En cela, « Les Bonnes Etoiles » est un film aux personnages sublimes, des personnages complètements imparfaits, mais auxquels on s’identifie, et qui peuvent nous faire passer, en un claquement de doigts, du rire aux larmes. C’est aussi un « feel-good movie » qui s’assume, en témoigne la bande-son qui fait très cinéma indépendant américain, à la « Little Miss Sunshine », ce qui est tout sauf une insulte pour moi, tant ces deux films me semblent de belles réussites dans leur genre.

Pour finir, je voudrais mettre l’accent sur deux autres qualités de ce film dont je trouve qu’on ne parle pas assez. Tout d’abord, il prend la forme d’un très sympathique road trip, qui mène nos (anti)héros sur les routes de Corée. Kore-eda nous offre ainsi des vues superbes du Pays du Matin Calme, un pays que j’ai redécouvert grâce à ce film, entre montagnes aux forêts à perte de vue, plages de sable fin, zones périurbaines d’une poésie moderne…

Ce qui me permet de faire le lien avec l’autre point que je tiens à souligner : les magnifiques prises de vue qui émaillent ce film. La photographie est vraiment très belle, et les cadrages, les sujets filmés et la composition des plans, font qu’on se retrouve régulièrement face à des images bluffantes, qui font penser à du Edward Hopper contemporain. Ce sont ces plans géométriques sur des lignes électriques, la pluie qui coule sur une vitre, le reflet d’un visage qui répond au reflet d’un autre…

Lors de l’avant-première à laquelle j’ai eu la chance d’assister, en présence d’Hirokazu Kore-eda, ce dernier nous a indiqué qu’il n’a regardé qu’un seul film pour préparer ce long métrage : « Le Fils du Désert » de John Ford.
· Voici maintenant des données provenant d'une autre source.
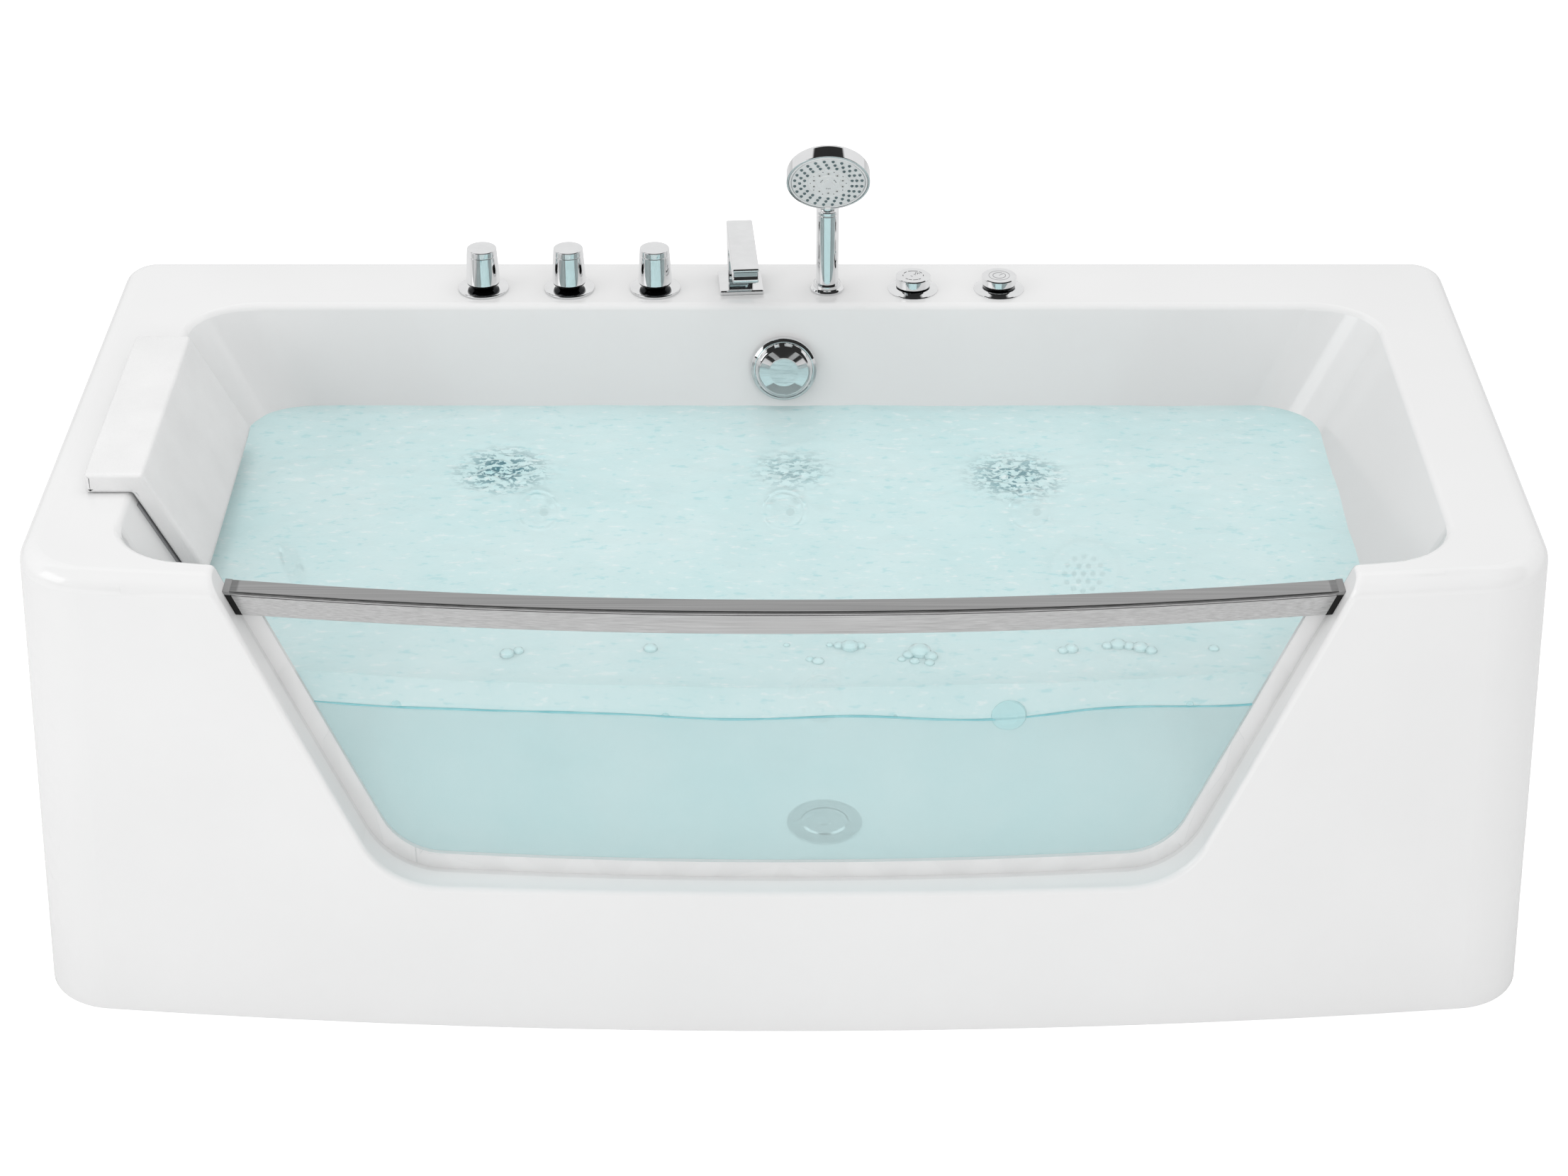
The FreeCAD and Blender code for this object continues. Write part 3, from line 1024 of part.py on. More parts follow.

Et je trouve que « Les Bonnes Étoiles » est du même acabit, sans être aucunement un décalque du long métrage de Ford : c’est un très beau film humaniste, à la fois léger et profond, drôle et touchant. C’est un classique instantané (oui), un film intemporel, qui selon moi va rester. Peut-être pas un chef-d’œuvre. Mais un jalon clé dans la filmographie de ce formidable cinéaste japonais, et un film qui compte déjà pour moi. Et pour ça, arigato Kore-eda-san.